Doudou’s painted landscapes operate as maps of the mind, each site unfolding as a cartography of emotions and memories pulled from the subconscious. Her dense, repetitive brushstrokes carry a charge of neurosis — a rhythm that both restrains and releases the inner dialogues that press against the canvas. In recent works, she moves toward the construction of a continuous field, pushing the tension between control and dissolution while probing the instability of illusion. Green and blue shift restlessly across the surface, their interplay generating subtle transformations that anchor her practice. Reduced to linear articulations, these chromatic structures lend the paintings both conceptual precision and a meditative stillness.

Mountains and water, elemental and enduring, surface in Doudou’s paintings as stabilising anchors within the pictorial field. Yet their fluid, indeterminate forms unsettle this stability, generating a liminal zone that is neither fixed nor dissolved. Within this in-between, she probes the tension between psychic interiority and spatial perception. Familiar motifs — hills, skies, bodies of water — slip toward evasion, their repetition transforming recognition into uncertainty. The surfaces take on a viscous quality, drawing the viewer into a slow drift toward ambiguity and vagueness.

For Doudou, painting functions as a record of discontinuous moments, layering temporal experiences onto pared-down formal vocabularies. Across her canvases, viridian and sap green unfurl in muted tonal registers, inviting a sustained gaze that extends the act of looking. These chromatic structures form a symbolic system that nudges vision inward, asking viewers to project their own imagination onto the surface. Yet this inward pull carries a double edge: its privacy generates opacity, the work resisting easy translation into shared discourse. The absence of thematic anchors makes her practice precarious, revealing an undercurrent of resistance to collective narratives even within its openness.
Over the past decade, Doudou has expanded her practice to installation, photography, and moving image, while returning insistently to painting as the core of her inquiry. Earlier experiments with figuration and narrative have given way to a nonlinear, abstract language built from repeated overlays of turpentine-diluted paint. Each canvas becomes a layered composite, linked to others through a rhizomatic system of visual echoes. This stylistic shift reflects a sustained aim: to resist singular narrative and instead shape her images as resonant sites where memory, space, and perception entangle. For the artist, such experience resembles a “rat king entangled, frozen in amber” — a perpetual suspension where the personal and the collective remain knotted yet inseparable.

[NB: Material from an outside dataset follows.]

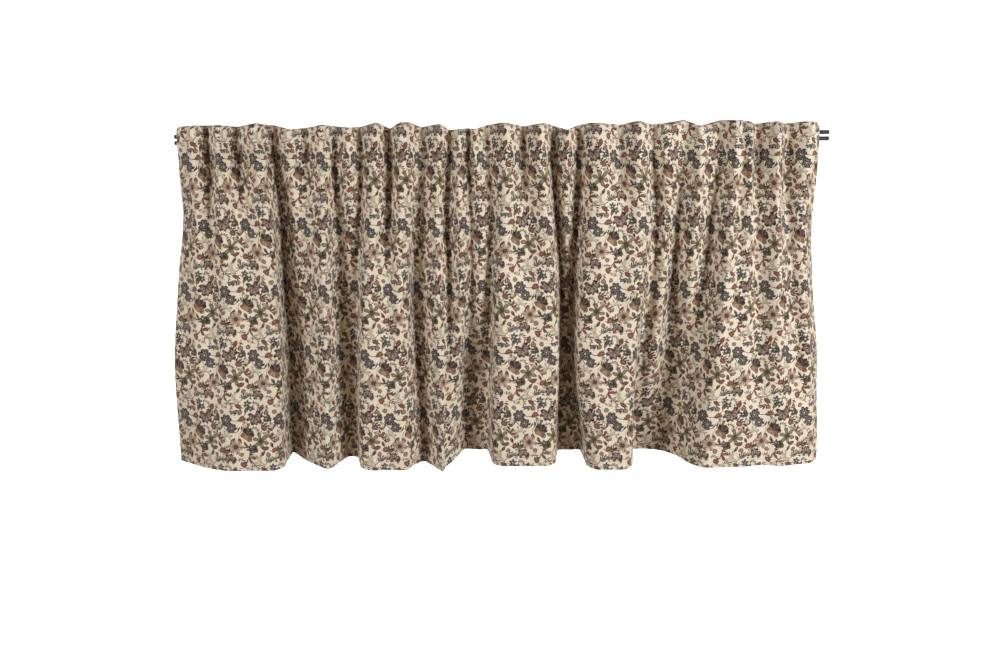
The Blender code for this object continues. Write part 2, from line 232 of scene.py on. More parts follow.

The motivation behind each of work is diverse and instinctive, each attempt a temporary yet cohesive response to her investigation of translating internal states into perceptual experience. We can detect a visual dichotomy developing across her studio walls: one speaks of gentle, muted hues that hovers on transparency; the other a spatial-temporal distortion through stark chromatic contrast. In some small-scale experiments, bright hues intertwine with shadows for ambiguous figurative structures to emerge as ruptures across the image. Other pieces see material intervention of the surface through scraping the gesso with brushes, or the residue of yarn repeatedly fixed then pulled away on canvas. These treatments combined with a controlled ratio between pigment to medium produce a repetitive, mechanic, and restrained visual effect, reflecting a fascination with materiality itself.

Each work emerges from a diverse, instinctive impulse — a temporary yet cohesive response to the challenge of translating internal states into perceptual form. Across her studio walls, a visual dichotomy unfolds: muted hues that hover on the edge of transparency stand against compositions charged by sharp chromatic contrasts. In small-scale studies, vivid tones entwine with shadow to suggest ambiguous, figurative ruptures. Other canvases bear the mark of direct material intervention — gesso scraped with brushes, yarn pressed into the surface then torn away, pigment measured against medium in precise ratios. These gestures produce a restrained, almost mechanical repetition, counterbalanced by larger works where floating geometric forms drift across tonal fields. Beneath their apparent calm, traces of rubbing and touch expose the persistence of manual effort. Through this sustained attention to gesture and surface, Doudou anchors the material presence of painting while allowing recurring chromatic arrangements to coalesce into metaphor.
Refusing to position painting as critique or spectacle, Doudou instead opens it as a site of resonance. Her subjectivity threads colour, memory, and spatial perception into a deliberate yet inclusive construction of pictorial space. Rather than delivering a singular or quantifiable message, the works remain porous — a sustained presence that invites engagement, return, and habitation. No longer serving as evidence of events, they explore the generative possibilities of process itself: a fascination with materiality unfolding into experience.